Jun 15, 2009 19:30 PM
rating: 0
 
fireorlime

He's DH'd only 10 games in his career, SSS alert is right!

Jun 16, 2009 14:09 PM
rating: 0
 
John Carter

Content B+, Writing A
What a fun romp! Perhaps, it lacked a scouting report or something personal. In fact, there was really nothing surprising here or particularly insightful, but it gave us a solid view of Inge's career. I really don't think I need or want to know more.

However, if Ken were to find something serious about hitting as a catcher vs. other positions, he would have needed more data than just two seasons of Brandon Inge.

The tables were nicely laid out.

This was certainly the most fun to read this week by a wide margin - and not just because of the jokes, many of which were not that funny, just because it was so easy to read in a good mood.

Jun 15, 2009 22:16 PM
rating: -1
 
BurrRutledge

Could be an interesting submission down the line.

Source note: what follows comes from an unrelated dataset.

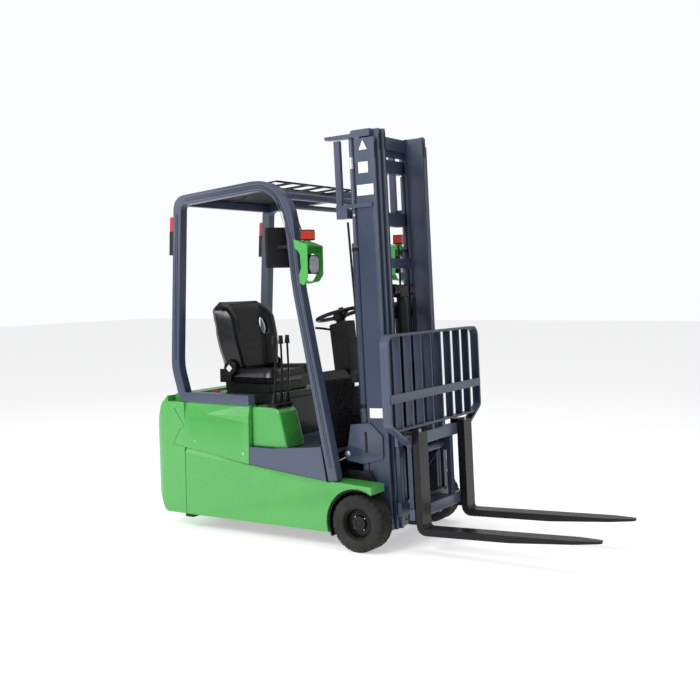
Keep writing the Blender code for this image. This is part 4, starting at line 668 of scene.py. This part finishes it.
labels = Piece("mast_plates", WHITE, "outer_mast", on_mast)
slots = Piece("mast_slots", SEAM_AND_SHADE, "outer_mast", on_mast)
bolts = Piece("mast_bolts", ZINC, "outer_mast", on_mast)
hoses = Piece("mast_hoses", HOSE, "outer_mast", on_mast)
bands = Piece("cylinder_bands", BLACK, "outer_mast", on_mast)
rods = Piece("rod_polish", CHROME, "middle_mast", on_mast)
for side in WORDS.values():
    skin = on_side(side, RAIL_FACE + 0.0002, RAIL_FACE + SKIN + 0.0006)
    labels.sheet([(0.031, 2.268), (0.085, 2.268), (0.058, 2.322)], "y", *skin)
    labels.block((0.024, 0.086), skin, (2.138, 2.200))
    labels.block((0.008, 0.116), skin, (2.012, 2.072))
    labels.block((0.018, 0.112), skin, (0.744, 0.800))
    slots.block((-0.018, -0.002), on_side(side, EAR_FACE + 0.0002, EAR_FACE + SKIN), (0.545, 0.665))
    bolts.bolt((-0.140, side * 0.330, 0.533), (0, side, 0), 0.014, 0.012)
    for z in (1.905, 1.950):
        bolts.bolt((-0.020, side * 0.3205, z), (0, side, 0), 0.005, 0.004)
    hoses.pipe([(-0.070, side * 0.270, 0.26), (-0.072, side * 0.268, 1.0), (-0.070, side * 0.266, 1.75)],
               HOSE_RADIUS)
    for z in (0.80, 1.70):
        bands.rod((CYLINDER_X, side * CYLINDER_Y, z), (CYLINDER_X, side * CYLINDER_Y, z + 0.022), 0.0275, 24)
    rods.rod((CYLINDER_X, side * CYLINDER_Y, 2.17), (CYLINDER_X, side * CYLINDER_Y, 2.235), 0.0166)
hoses.pipe([(-0.078, -0.300, 1.87), (-0.066, -0.300, 1.60), (-0.066, -0.268, 1.2)], HOSE_RADIUS)
labels.done()
for body, front, near, far, top in STAGES:
    # dark strips down each flange's inner edge and across it near the top are painted shade; the light strip down
    # its outer edge is a painted highlight
    shade_strips = Piece("flange_shade_" + body, SEAM_AND_SHADE, body, on_mast)
    edges = Piece("flange_highlight_" + body, SLATE_HIGHLIGHT, body, on_mast)
    rear = front - 0.0002
    for side in WORDS.values():
        shade_strips.block((rear, front + 0.0006), on_side(side, near, near + 0.007), (STAGE_FOOT, top - 0.01))
        shade_strips.block((rear, front + 0.0008), on_side(side, near + 0.003, far - 0.003),
                   (top - 0.115, top - 0.025))
        edges.block((rear, front + 0.0006), on_side(side, far - 0.0035, far), (STAGE_FOOT, top - 0.002))
    shade_strips.done()
    edges.done()
slots.done()
bolts.done()
hoses.done()
inner = Piece("free_lift_hoses", HOSE, "inner_mast", on_mast)
for y in (-0.150, -0.125, 0.125, 0.150):
    inner.pipe([(0.090, y, 0.30), (0.088, y, 0.90), (0.092, y * 0.97, 1.42)], 0.008)
inner.done()
bands.done()
rods.done()


def chain(name, x, y, low, high):
    """A leaf chain of alternating links, hanging straight along the inner mast."""
    piece = Piece(name, CHAIN, "inner_mast", on_mast)
    for k in range(int((high - low) / CHAIN_PITCH)):
        z = low + CHAIN_PITCH * k
        wide = 0.011 if k % 2 else 0.0085
        piece.block((x - 0.0065, x + 0.0065), (y - wide, y + wide), (z, z + CHAIN_PITCH * 0.98))
        pin = z + CHAIN_PITCH / 2
        piece.rod((x, y - 0.0125, pin), (x, y + 0.0125, pin), 0.0022, 6)
    return piece.done()


for word, side in WORDS.items():
    chain("free_chain_" + word, 0.046, side * 0.075, 0.62, 1.44)

# ---------------------------------------------------------------- carriage and forks
HOSE_X, HOSE_YS = 0.215, (-0.066, -0.040)
bolts = Piece("carriage_bolts", ZINC, "carriage", on_mast)
for side in WORDS.values():
    for z in (0.255, 0.577):
        bolts.bolt((0.200, side * 0.222, z), (0, side, 0), 0.008, 0.008)
bolts.done()
fittings = Piece("hose_fittings", ZINC, "side_shifter", on_mast)
fittings.rod((HOSE_X, HOSE_YS[0], 0.300), (HOSE_X, HOSE_YS[0], 0.345), 0.011, 6)
fittings.rod((HOSE_X, HOSE_YS[1], 0.310), (HOSE_X, HOSE_YS[1], 0.350), 0.009, 6)
fittings.done()
links = Piece("shift_hoses", HOSE, "side_shifter", on_mast)
links.pipe([(HOSE_X, HOSE_YS[0], 0.345), (0.213, -0.070, 0.40), (0.214, -0.10, 0.46),
            (0.222, -0.12, 0.52)], HOSE_RADIUS)
links.pipe([(HOSE_X, HOSE_YS[1], 0.350), (0.213, -0.035, 0.41), (0.214, 0.05, 0.47),
            (0.222, 0.12, 0.52)], HOSE_RADIUS)
links.done()
for word, side in WORDS.items():
    low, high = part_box("fork_" + word)
    middle = (low.y + high.y) / 2
    latch = Piece("fork_latch_" + word, ZINC, "fork_" + word, on_mast)
    latch.rod((0.318, middle, 0.668), (0.318, middle, 0.684), 0.010, 12, 0.007)
    latch.done()

# ---------------------------------------------------------------- stage
FLOOR_REACH = 30
floor = Piece("floor", FLOOR, "chassis", place=in_frame)
floor.block((-FLOOR_REACH, FLOOR_REACH), (-FLOOR_REACH, FLOOR_REACH), (-0.02, -0.0005))
floor = floor.done(ride=False)
floor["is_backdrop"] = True

WORLD_LIGHT, WORLD_SEEN = 0.52, 1.0          # its strength as a light, and as the background
world = bpy.data.worlds.new("studio")
bpy.context.scene.world = world
world.use_nodes = True
sky = world.node_tree.nodes["Background"]
sky.inputs["Color"].default_value = (0.97, 0.98, 1.0, 1.0)
seen = world.node_tree.nodes.new("ShaderNodeLightPath").outputs["Is Camera Ray"]
level = world.node_tree.nodes.new("ShaderNodeMapRange")
level.inputs["To Min"].default_value = WORLD_LIGHT
level.inputs["To Max"].default_value = WORLD_SEEN
world.node_tree.links.new(seen, level.inputs["Value"])
world.node_tree.links.new(level.outputs["Result"], sky.inputs["Strength"])


def light(name, where, target, size, power):
    """A round soft light that faces its target."""
    data = bpy.data.lights.new(name, "AREA")
    data.shape, data.size, data.energy = "DISK", size, power
    lamp = bpy.data.objects.new(name, data)
    bpy.context.scene.collection.objects.link(lamp)
    lamp.location = where
    lamp.rotation_mode = "QUATERNION"
    lamp.rotation_quaternion = (Vector(target) - Vector(where)).to_track_quat("-Z", "Y")
    lamp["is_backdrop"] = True


light("key", (-0.8, -5.5, 4.2), (0, 0, 0.9), 2.2, 210)
light("fill", (-5.0, -3.5, 3.0), (0, 0, 0.9), 3.0, 70)
light("top", (0.0, 0.5, 6.0), (0, 0, 1.0), 3.0, 110)

camera = bpy.data.objects.new("camera", bpy.data.cameras.new("camera"))
bpy.context.scene.collection.objects.link(camera)
bpy.context.scene.camera = camera
CAMERA_PLACE = (3.0766, -5.4427, 1.5311)
HEADING, PITCH, ROLL = 32.064, -3.763, -1.067          # in degrees, the heading from +Y to the left
turn = (Matrix.Rotation(math.radians(HEADING), 4, "Z") @ Matrix.Rotation(math.radians(90 + PITCH), 4, "X")
        @ Matrix.Rotation(math.radians(ROLL), 4, "Z"))
camera.matrix_world = Matrix.Translation(on_truck(CAMERA_PLACE)) @ turn
camera.data.lens = 53.98
camera.data.sensor_width = 36.0
bpy.context.scene.view_settings.view_transform = "Standard"

low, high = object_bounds()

Along with Inge, there are a few other part-time catchers and part-time other-fielders in the big leagues right now... Doumit comes to mind. Napoli mentioned above. Is there enough data to include Sandoval?

Jun 16, 2009 12:47 PM
rating: 0
 
CRP13

I don't agree with Will (please don't terminate my subscription.)

This is the ONLY submission I read this week that actually engaged my attention all the way through. The statistical analysis was spread evenly throughout the article, instead of being shoehorned in at the end, and the stats made SENSE within the context of the writing. I really enjoyed the sarcastic lilt to the piece without actually being abusive, although I agree that Ken probably could have gotten by with about half of the amount.

Humor aside, I still think this is the most interesting analysis of a player I thought I knew a lot about of the whole bunch.

Jun 16, 2009 10:48 AM
rating: 0
 
BP staff member Will Carroll
BP staff

Hey, like I said before, that's just my opinion and you're the one's voting (and subscribing.)